David Cameron certainly seems to think Carr is the worst miscreant when he labelled him "immoral", but is he the worst? Here's a graphic putting it in perspective.
Royalty sycophant Gary Barlow — who was awarded an OBE for mounting a show of staggering mediocrity for the Queen's Diamond Jubilee celebrations — may not have been one of the main players in terms of the £26m tax he avoids with Take That but he was strangely left off Cameron's Rogues Gallery of one, possibly because he is a Tory?
The Mirror reminds Cameron about some of the others who deserve a roll-call of dishonour.
While all eyes are on the showbiz star, the government sneaks in the abandonment of a promise to make their own tax affairs transparent — see what they did there?

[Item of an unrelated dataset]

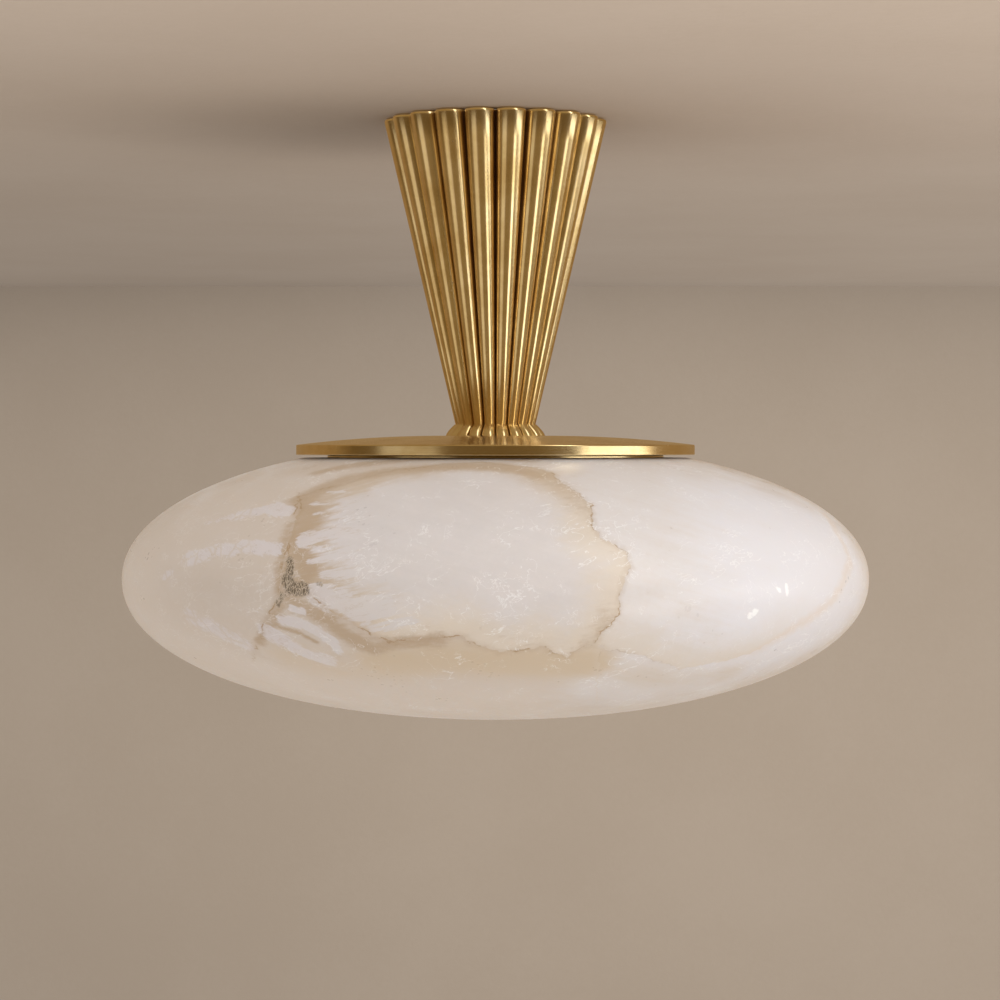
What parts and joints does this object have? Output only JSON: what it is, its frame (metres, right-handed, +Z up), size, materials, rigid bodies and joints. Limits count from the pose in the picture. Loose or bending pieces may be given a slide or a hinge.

No word of closing the loopholes or clawing tax back from the richest, just a smirking pledge by Cameron to allow France's wealthy to take refuge in the UK when Hollande makes them pay a fairer rate of tax — he was elected, remember, while the Tories were not. We are recapitalising the banks, they are paying themselves bonuses out of our bail-outs, but that is not immoral. Worse, it's not illegal, either. Government's make the laws, so they could have cleared this up ages ago.
The original exposé came from the Murdoch press, so excuse me while I laugh my guts up. Carr is far from being the biggest target for our wrath. As Father Ted said holding up a tiny toy cow, "No, Dougall, this cow is small. That cow (a real one in a field) is big."